BEGIN

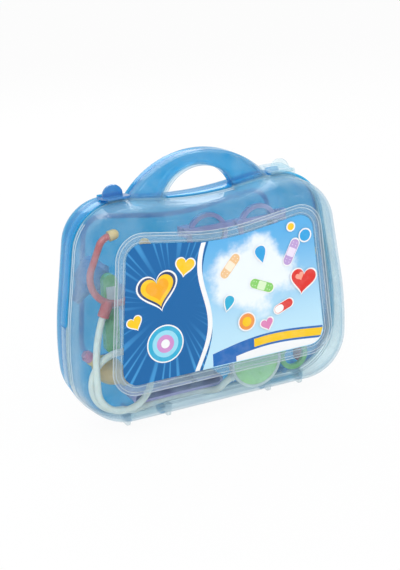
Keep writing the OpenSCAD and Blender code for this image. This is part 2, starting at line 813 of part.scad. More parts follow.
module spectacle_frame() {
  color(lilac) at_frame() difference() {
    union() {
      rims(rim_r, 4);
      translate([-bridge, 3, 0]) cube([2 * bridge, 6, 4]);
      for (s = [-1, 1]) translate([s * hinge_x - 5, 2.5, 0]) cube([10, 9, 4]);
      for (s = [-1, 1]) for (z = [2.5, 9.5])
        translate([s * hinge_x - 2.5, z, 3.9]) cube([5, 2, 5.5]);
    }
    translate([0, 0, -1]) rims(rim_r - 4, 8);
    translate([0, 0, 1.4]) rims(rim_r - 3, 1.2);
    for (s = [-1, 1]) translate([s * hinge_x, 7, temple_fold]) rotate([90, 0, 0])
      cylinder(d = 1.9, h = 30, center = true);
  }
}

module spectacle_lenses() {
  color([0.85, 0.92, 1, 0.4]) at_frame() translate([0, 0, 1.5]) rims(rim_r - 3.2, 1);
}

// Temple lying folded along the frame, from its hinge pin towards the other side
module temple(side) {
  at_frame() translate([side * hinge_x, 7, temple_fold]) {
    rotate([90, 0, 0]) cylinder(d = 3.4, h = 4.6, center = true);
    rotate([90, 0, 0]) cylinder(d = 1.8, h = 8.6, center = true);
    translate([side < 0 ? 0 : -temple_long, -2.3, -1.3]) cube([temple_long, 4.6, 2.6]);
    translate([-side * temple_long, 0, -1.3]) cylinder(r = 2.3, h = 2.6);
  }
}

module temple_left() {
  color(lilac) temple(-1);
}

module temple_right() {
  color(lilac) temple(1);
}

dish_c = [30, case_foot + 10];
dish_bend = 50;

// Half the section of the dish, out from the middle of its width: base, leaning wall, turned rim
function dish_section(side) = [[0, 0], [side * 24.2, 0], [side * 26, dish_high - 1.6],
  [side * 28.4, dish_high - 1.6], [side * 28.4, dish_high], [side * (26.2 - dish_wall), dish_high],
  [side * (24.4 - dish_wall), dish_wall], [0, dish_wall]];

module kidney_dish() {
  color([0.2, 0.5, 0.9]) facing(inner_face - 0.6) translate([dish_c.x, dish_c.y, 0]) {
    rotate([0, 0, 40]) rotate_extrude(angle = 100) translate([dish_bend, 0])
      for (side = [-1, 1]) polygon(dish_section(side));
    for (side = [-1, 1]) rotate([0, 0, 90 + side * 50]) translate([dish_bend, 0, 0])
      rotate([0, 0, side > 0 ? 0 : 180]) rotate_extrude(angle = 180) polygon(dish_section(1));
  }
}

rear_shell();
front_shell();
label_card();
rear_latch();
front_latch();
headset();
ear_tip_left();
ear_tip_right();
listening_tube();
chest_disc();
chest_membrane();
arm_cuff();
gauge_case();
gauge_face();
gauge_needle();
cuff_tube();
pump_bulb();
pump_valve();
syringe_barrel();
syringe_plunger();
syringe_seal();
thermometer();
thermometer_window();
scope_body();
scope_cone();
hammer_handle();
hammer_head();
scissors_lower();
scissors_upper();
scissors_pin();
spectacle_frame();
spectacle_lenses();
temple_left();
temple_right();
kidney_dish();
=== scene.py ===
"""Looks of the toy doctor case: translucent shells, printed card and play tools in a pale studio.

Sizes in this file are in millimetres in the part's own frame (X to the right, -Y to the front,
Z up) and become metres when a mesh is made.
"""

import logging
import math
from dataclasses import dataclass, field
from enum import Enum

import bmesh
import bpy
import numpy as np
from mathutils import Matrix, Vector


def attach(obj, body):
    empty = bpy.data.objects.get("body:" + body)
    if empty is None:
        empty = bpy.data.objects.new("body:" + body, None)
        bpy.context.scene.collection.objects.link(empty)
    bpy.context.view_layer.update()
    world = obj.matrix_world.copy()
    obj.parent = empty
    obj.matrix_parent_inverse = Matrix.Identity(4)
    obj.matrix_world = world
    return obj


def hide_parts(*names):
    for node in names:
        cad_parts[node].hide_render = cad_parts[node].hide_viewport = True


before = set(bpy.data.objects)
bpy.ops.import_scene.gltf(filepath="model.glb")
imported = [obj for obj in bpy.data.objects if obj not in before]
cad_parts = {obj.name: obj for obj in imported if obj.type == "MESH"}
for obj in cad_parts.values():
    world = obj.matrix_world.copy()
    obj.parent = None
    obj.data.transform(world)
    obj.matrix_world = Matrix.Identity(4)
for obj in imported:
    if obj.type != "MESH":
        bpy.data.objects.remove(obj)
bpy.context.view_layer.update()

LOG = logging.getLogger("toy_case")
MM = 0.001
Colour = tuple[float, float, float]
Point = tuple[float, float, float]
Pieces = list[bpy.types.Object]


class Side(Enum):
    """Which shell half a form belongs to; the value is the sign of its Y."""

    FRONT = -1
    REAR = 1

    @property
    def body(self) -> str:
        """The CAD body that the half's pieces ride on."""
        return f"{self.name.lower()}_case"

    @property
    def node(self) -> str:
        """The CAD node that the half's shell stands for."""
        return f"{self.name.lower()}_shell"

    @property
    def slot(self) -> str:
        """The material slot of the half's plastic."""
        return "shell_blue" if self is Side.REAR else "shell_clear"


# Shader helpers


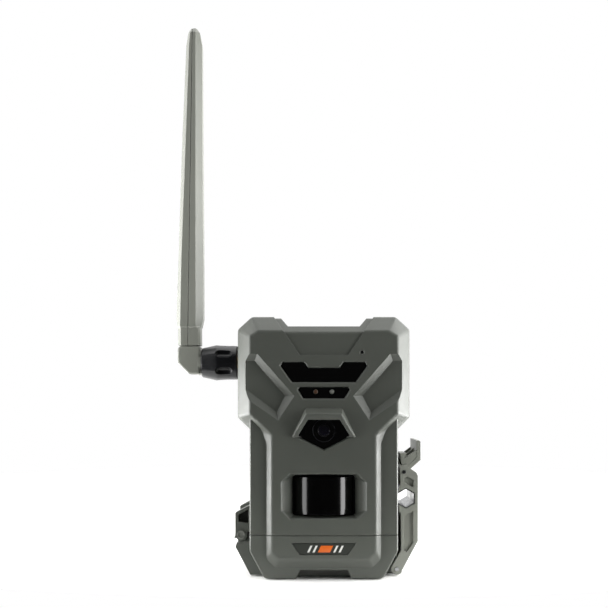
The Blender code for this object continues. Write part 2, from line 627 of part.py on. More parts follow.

END

**Task objective:**
Copy exactly, and only, the lines from the one containing "pump_valve();" through the one containing "bpy.data.objects.remove(obj)".

**The reply:**
pump_valve();
syringe_barrel();
syringe_plunger();
syringe_seal();
thermometer();
thermometer_window();
scope_body();
scope_cone();
hammer_handle();
hammer_head();
scissors_lower();
scissors_upper();
scissors_pin();
spectacle_frame();
spectacle_lenses();
temple_left();
temple_right();
kidney_dish();
=== scene.py ===
"""Looks of the toy doctor case: translucent shells, printed card and play tools in a pale studio.

Sizes in this file are in millimetres in the part's own frame (X to the right, -Y to the front,
Z up) and become metres when a mesh is made.
"""

import logging
import math
from dataclasses import dataclass, field
from enum import Enum

import bmesh
import bpy
import numpy as np
from mathutils import Matrix, Vector


def attach(obj, body):
    empty = bpy.data.objects.get("body:" + body)
    if empty is None:
        empty = bpy.data.objects.new("body:" + body, None)
        bpy.context.scene.collection.objects.link(empty)
    bpy.context.view_layer.update()
    world = obj.matrix_world.copy()
    obj.parent = empty
    obj.matrix_parent_inverse = Matrix.Identity(4)
    obj.matrix_world = world
    return obj


def hide_parts(*names):
    for node in names:
        cad_parts[node].hide_render = cad_parts[node].hide_viewport = True


before = set(bpy.data.objects)
bpy.ops.import_scene.gltf(filepath="model.glb")
imported = [obj for obj in bpy.data.objects if obj not in before]
cad_parts = {obj.name: obj for obj in imported if obj.type == "MESH"}
for obj in cad_parts.values():
    world = obj.matrix_world.copy()
    obj.parent = None
    obj.data.transform(world)
    obj.matrix_world = Matrix.Identity(4)
for obj in imported:
    if obj.type != "MESH":
        bpy.data.objects.remove(obj)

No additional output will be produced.